You have a network share which is relatively organized
You create a compressed tarball of any folder on that share and then move that tarball to offsite storage.
How would I realistically get a hash of that folder pre and post tar and compression and have it make sense? They aren't the same thing, even if they contain the same things.
@Pete-S said in Tar gzip file compression calculation without decompressing the file:
Is it safe to assume that the gzip file is correct when it is created?
This is what I'm looking to verify
I'm assuming that files are static during backup.

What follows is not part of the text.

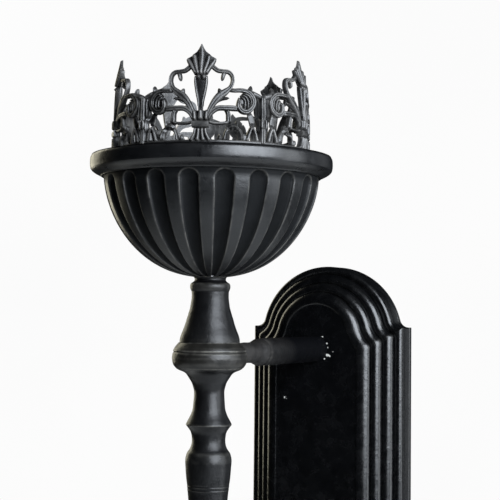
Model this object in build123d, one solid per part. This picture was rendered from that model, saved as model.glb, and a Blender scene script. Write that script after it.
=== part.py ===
from build123d import *
import math
import os

# Wall candle holder. Millimetres, +Z up, the wall is the plane y = 0 and the object stands out
# towards -Y. The origin is the centre of the back plate's wall face.

# Back plate: a hollow-backed casting of four stepped layers, arched at both ends
plate_width = 119.8
plate_height = 289.0
board_depth = 21.1
board_inset = 5.8
step_inset = 6.8
step_depth = 6.1
step_count = 3
arch_inset = 7.0
shoulder_rise = 8.1
cove_radius = 7.0
roll_radius = 4.8
board_edge_radius = 3.4
panel_roll_width = 8.4
casting_wall = 5.0
rib_thickness = 9.0

# Arm: a turned bar that stands square to the plate
arm_below_top = 60.9
arm_reach = 203.3
arm_diameter = 18.4
arm_neck_diameter = 13.4
arm_neck_start = 24.5
arm_flare_start = 50.0
arm_flare_end = 69.0
spigot_diameter = 10.0
spigot_overrun = 9.0
stud_diameter = 10.0
stud_hole_clearance = 0.3
stud_end_gap = 3.0
boss_diameter = 34.0
boss_back = 14.0
washer_thickness = 2.0
washer_diameter = 24.0
arm_nut_flats = 17.0
arm_nut_height = 8.0

# Keyhole hangers in the plate's hollow back
hanger_height = 112.0
hanger_length = 56.0
hanger_width = 19.0
hanger_thickness = 2.0
hanger_back = 3.5
hanger_screw_spacing = 42.0
hanger_screw_diameter = 4.0
hanger_head_radius = 3.6
hanger_head_height = 2.2
hanger_screw_length = 9.0
lug_diameter = 10.0
keyhole_entry_diameter = 9.0
keyhole_slot_width = 4.6
keyhole_travel = 8.0

# Hub: the bead on the stem that takes the arm's spigot
hub_radius = 23.2
hub_top_radius = 19.5
hub_bottom_radius = 20.8
hub_above = 7.5
hub_below = 8.0
hub_groove_depth = 0.8
hub_groove_height = 1.2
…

If you first of all run md5deep on all files in the folder, you'll create a textfile that contains md5 (or sha256 or what you want) signatures on every file in the folder. Place it into the folder so it ends up inside the backup and you'll always have the ability to verify any uncompressed individual file.
If you really want to verify your tar.gz file after it's created I think you have to decompress the files to a temporary folder, run md5deep on the files to compare them with the original file. What you really are testing is that the backup-compress-decompress-restore operation is lossless on every file. It should be by design, but if there is an unlikely bug somewhere it's technically possible that it might not be.
If you use the gzip compression with tar, gzip has a CRC-32 checksum inside that can be used to verify the integrity of the gzip file.
Or to be even more certain you can create an md5 signature of the entire gzip archive with md5sum or md5deep. Then you can always verify that the archive has not been corrupted.
If you ever need to restore the files you can verify the integrity of the restored files with the md5 you created on the original files, before you did the backup.